Anne Babalara Çok İş Düşmektedir
     Büyük Adam Sevgisi Kazandırın
            Televizyon programlarına, film yapımı yayına girmeden önce sunuluşundan tutun da metin yazısına, programın özüne, diline, yayın zamanına iyi dikkat edilmelidir. Vurdulu, kırdılı, tuhaf yaratıklı çizgi filmler yerine, hayatını erdemiyle, bilgeliğiyle, namusuyla, başarısıyla yaşamış Büyük Adamlar’ın çizgi filmleri faydalıdır. Böyle çizgi filmler mevcuttur. Örneğin peygamberlerin hayat öykülerini, ünlü bilginlerin hayat öykülerini içeren filmler çok yararlıdır.

     İyilik İçin Her Yolun Denenemeyeceğini Hatırlatın
            Öğretmen sınıfta, “Yüksek sesle konuşmayın çocuklar!” derken Action Man ve Robocop çizgi filmlerindeki bağırma, norma ses standartlarının çok üzerindeymiş. Böyle bir durumda Raskolnikof ruhu hortlamaz mı? İyi kahramanlı çizgi filmler de zararlı görünmektedir. Çünkü bu tür çizgi filmlerdeki kahramanlar tıpkı Dostoyevski’nin Raskolnikof’u gibi iyilik için her yolun denenebileceği mesajını yayıyordular. Kötü adamlı çizgi filmlerde ise bu adamların kötülüklerinden başka hiçbir özellikleri yok.

      İyiliğin Ruhu Kötülüğü Yok Eder
            Şiddetin yürek parçalayan yönleri işlenip ardından fon müziği eşliğinde şefkat ve masumiyet içerikli sahneler izletilirse çocuklar iyiliğin ruhuyla büyüyüp, kötülükten uzak durabilirler.

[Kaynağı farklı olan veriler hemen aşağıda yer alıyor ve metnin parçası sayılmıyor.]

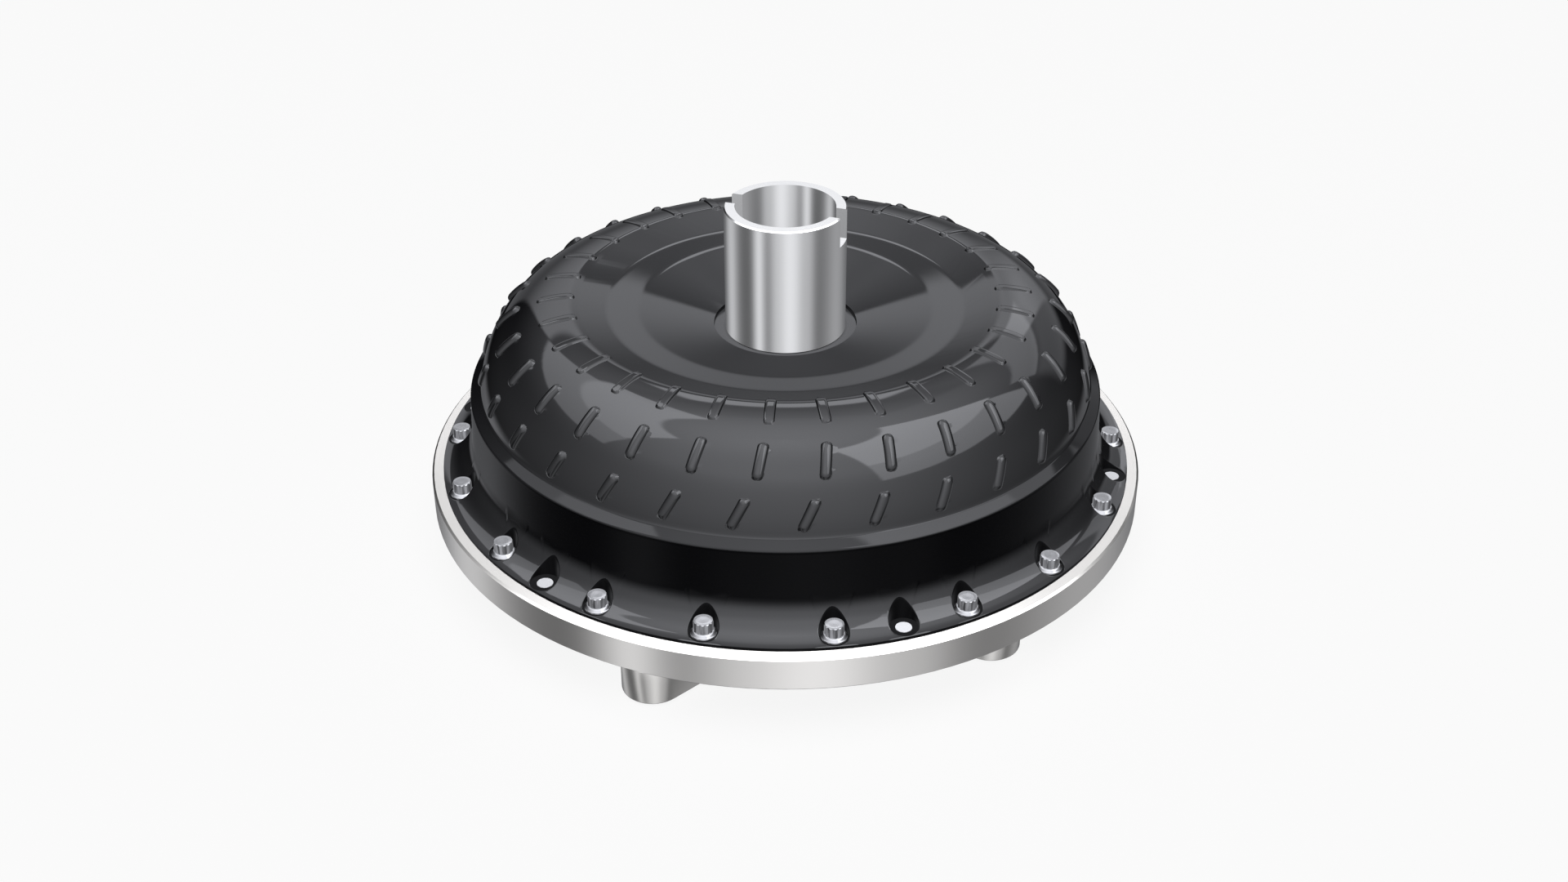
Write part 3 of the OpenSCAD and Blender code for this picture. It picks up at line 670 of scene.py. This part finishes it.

      “Toplum Bunu İstiyor, Biz de Veriyoruz”… Mu Acaba?
            “Toplum bunu istiyor, biz de veriyoruz” diyen televizyoncular kendilerini savunmaya çalışıyorlar. Hangi toplum? Diye sormak lazım. Hangi toplumda bir anne baba çocuğun şiddet meyilli olmasını ister? Siz anne baba olarak ister misiniz?
            Kötülüğe karşı aynı kötülükle cevap verilmesi şiddetin meşrulaştırılması anlamına gelir. Dikkat edilirse, Amerika’nın bile yasalar çıkartıp çocuklarına izlettirmediği çizgi filmlerinde bu nokta fark edilir. Aynı şekilde savaş filmleri, mafya filmleri, kurtarma operasyonları benzer yapı taşır.